Nur Neubauten zu errichten, ist nicht die Lösung, weil der Platz nicht unendlich ist. Wie schaut die Stadt der Zukunft aus?
Die Stadt der Zukunft schaut gut aus. Wir werden weiterhin Neubau errichten. Das ist wichtig und richtig. Aber wir investieren auch sehr stark in die Sanierung. Es ist eine Mischung aus allem – aus Neubau, Sanierung und Nachverdichtung. Wir haben zum Beispiel jetzt bei Wiener Wohnen mehr als 800 neue Dachgeschoß-Gemeindewohnungen fertig oder in Umsetzung.
Und das Bauen in die Höhe?
Man muss natürlich auf den Bodenverbrauch achten. Wien steht da relativ gut da. In keinem anderen Bundesland ist der Bodenverbrauch pro Kopf auch nur annähernd so niedrig wie in Wien. Wien hat ein Hochhauskonzept, in dem geregelt ist, wo wie hoch gebaut werden darf, und an dem orientiert man sich natürlich.
Die gestiegenen Wohnkosten belasten viele Wienerinnen und Wiener. Wie will man da gegensteuern?
Wien hat in den vergangenen Jahren, die für alle sehr herausfordernd waren, sehr viel getan. Wir waren eines der ersten Bundesländer, das den sogenannten Energiebonus auf den Weg gebracht hat. Wir haben einen Wohnbonus. Wir hatten einen extra Bonus für unsere Mieterinnen und Mieter im Gemeindebau. Wir haben aber nicht nur auf Einmalzahlungen gesetzt. Wir haben im Gemeindebau die Mietanpassungen für die nächsten zwei Jahre ausgesetzt, die auch nicht nachgeholt werden. Ich hätte mir sehr gewünscht, dass der Bund hier aktiv wird, nämlich für alle Mieterinnen und Mieter. Das war leider nicht so und deshalb haben wir es dort gemacht, wo wir es machen können. Wir haben etwa die Wohnbeihilfe auf 151 Millionen aufgestockt und den Kreis der Bezieherinnen und Bezieher erweitert.
Kürzlich wurden in einem Stadtrechnungshofbericht Verzögerungen bei Gemeindebau-Sanierungen kritisiert. Woran hakt es?

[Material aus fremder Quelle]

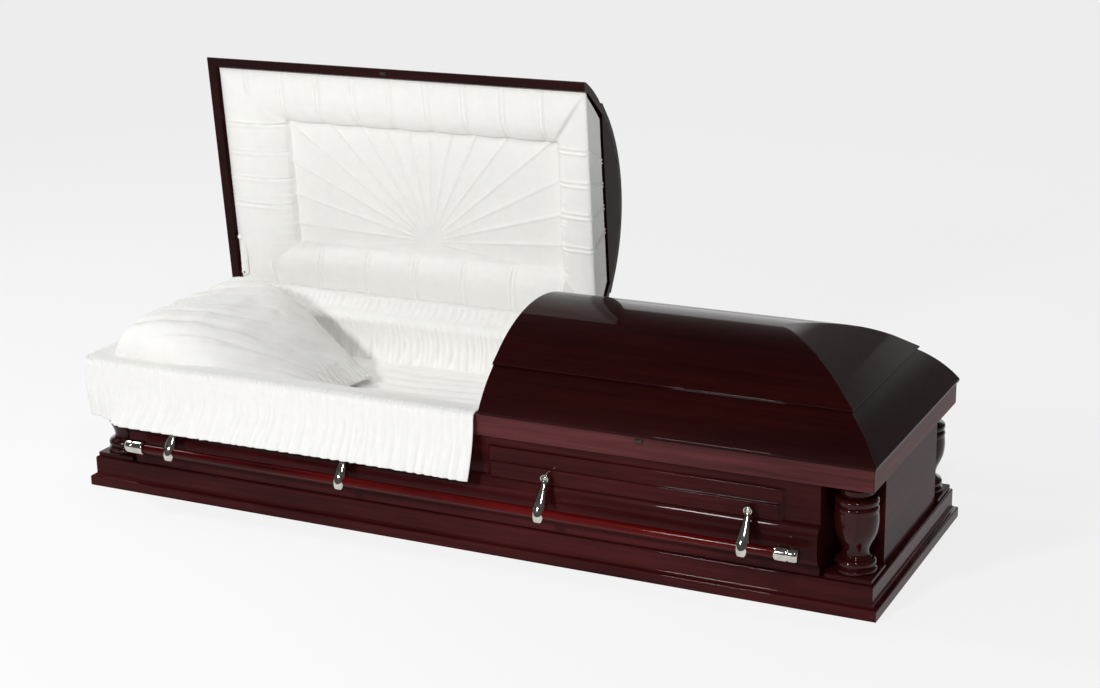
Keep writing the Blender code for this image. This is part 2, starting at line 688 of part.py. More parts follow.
def cap_profile():
    """The bar cap's (radius, height) points, from its rounded end down to its open side."""
    r, l = CAP_RADIUS, CAP_LENGTH
    return [(0, l), (0.80 * r, l), (0.94 * r, 0.93 * l), (0.96 * r, 0.72 * l), (0.90 * r, 0.68 * l),
            (0.90 * r, 0.62 * l), (r, 0.58 * l), (r, 0.10 * l), (0.92 * r, 0), (0, 0)]


def build_handles():
    arm = arm_mesh()
    spots = [sx * x for sx, x in ((-1, HANDLE_X[1]), (-1, HANDLE_X[0]), (1, HANDLE_X[0]), (1, HANDLE_X[1]))]
    for side, word in ((-1, "front"), (1, "back")):
        axis = add_axis(f"{word}_handle_axis", (0, side * PIVOT_Y, HANDLE_HEIGHT), side * HANDLE_REST_DEG)
        ear = ear_mesh(side)
        for number, x in enumerate(spots, 1):
            add_piece(f"ear_{word}_{number}", ear, "nickel", place=(x, side * PIVOT_Y, HANDLE_HEIGHT))
            add_piece(f"arm_{word}_{number}", arm, "nickel", axis, (x, 0, 0))
        bpy.ops.mesh.primitive_cylinder_add(vertices=BAR_SIDES, radius=BAR_RADIUS, depth=2 * BAR_HALF_LENGTH)
        rod = bpy.context.object
        bar = baked_mesh(rod, f"bar_{word}")
        bar.shade_smooth()
        bar.set_sharp_from_angle(angle=math.radians(40))
        add_piece(f"bar_{word}", bar, "bar_wood", axis, (0, 0, -BAR_DROP), (0, math.pi / 2, 0))
        for end, end_word in ((-1, "head"), (1, "foot")):
            place = (end * (BAR_HALF_LENGTH + TOUCH_GAP), 0, -BAR_DROP)
            turned_piece(f"bar_cap_{word}_{end_word}", cap_profile(), "nickel", axis, place,
                         (0, end * math.pi / 2, 0), CAP_STEPS)


def lining_outline(inset):
    """The lining's inner outline: a rectangle with cut corners, twelve points to match the rail's inner one."""
    half_x = WALL_X - WALL_THICKNESS - inset
    half_y = WALL_Y - WALL_THICKNESS - inset
    near_x = half_x - NOTCH - BODY_LINING_CHAMFER / 2
    near_y = half_y - NOTCH - BODY_LINING_CHAMFER / 2
    points = []
    for sx, sy in CORNERS:
        steps = [(half_x, near_y), ((half_x + near_x) / 2, (half_y + near_y) / 2), (near_x, half_y)]
        if sx * sy < 0:
            steps.reverse()
        points += [(sx * x, sy * y) for x, y in steps]
    return points


def build_body_lining():
    low = FLOOR_THICKNESS + BASE_HEIGHT
    high = RAIL_TOP - BODY_LINING_DROP
    outer = rail_inner_outline(CLOTH_GAP)
    inner = lining_outline(BODY_LINING_THICKNESS)
    sections = []
    for (ox, oy), (ix, iy) in zip(outer, inner):
        mid_x, mid_y = (ox + ix) / 2, (oy + iy) / 2
        sections.append([(ox, oy, low), (ix, iy, low), (ix, iy, high - BODY_LINING_ROUND),
                         (mid_x, mid_y, high), (ox, oy, high)])
    add_piece("body_lining", loft("body_lining", sections, ring=True), "crepe")


def build_mattress():
    low = FLOOR_THICKNESS + TOUCH_GAP
    side = BODY_LINING_THICKNESS + CLOTH_GAP
    clear = WALL_Y - WALL_THICKNESS - (HALF_WIDTH - BASE_FRAME_WIDTH) + MATTRESS_CLEAR
    levels = [(low, clear), (MATTRESS_TOP - MATTRESS_ROUND, clear),
              (MATTRESS_TOP - 0.3 * MATTRESS_ROUND, side + 0.3 * MATTRESS_ROUND),
              (MATTRESS_TOP, side + MATTRESS_ROUND)]
    sections = []
    for z, inset in levels:
        inset = max(inset, side)
        sections.append([(x, y, z) for x, y in lining_outline(inset)])
    add_piece("mattress", loft("mattress", sections), "crepe")


def build_pillow():
    """A soft cushion from a coarse cage, its thin edges pinched, leaning up at the head end."""
    bm = bmesh.new()
    bmesh.ops.create_cube(bm, size=2.0)
    bmesh.ops.subdivide_edges(bm, edges=bm.edges[:], cuts=2, use_grid_fill=True)
    for vert in bm.verts:
        edge = max(abs(vert.co.x), abs(vert.co.y)) > 0.99
        swell = PILLOW_CROWN if vert.co.z > 0 else PILLOW_UNDER
        vert.co = Vector((vert.co.x * PILLOW_LENGTH / 2, vert.co.y * PILLOW_WIDTH / 2,
                          vert.co.z * swell * (PILLOW_PINCH if edge else 1.0)))
    mesh = mesh_from(bm, "pillow")
    inner_end = WALL_X - WALL_THICKNESS - BODY_LINING_THICKNESS
    tilt = math.radians(PILLOW_TILT_DEG)
    lift = MATTRESS_TOP + 0.5 * PILLOW_LENGTH * math.sin(tilt) + PILLOW_PINCH * PILLOW_UNDER + CLOTH_GAP
    place = (PILLOW_FROM_END - inner_end, 0, lift)
    pillow = add_piece("pillow", mesh, "crepe", place=place, turn=(0, tilt, 0))
    soft = pillow.modifiers.new("soft", "SUBSURF")
    soft.levels = 1
    soft.render_levels = 1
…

Es geht um eine Gemeindebau-Sanierung, die ganz sicher kein Ruhmesblatt ist, wo aber auch mehrere Komponenten mit hineinspielen. Also ganz so einfach ist es nicht. Wir können da im Gegenzug zig andere Sanierungen und auch Neubauten gegenüberstellen, wo es sehr gut und sehr rasch funktioniert.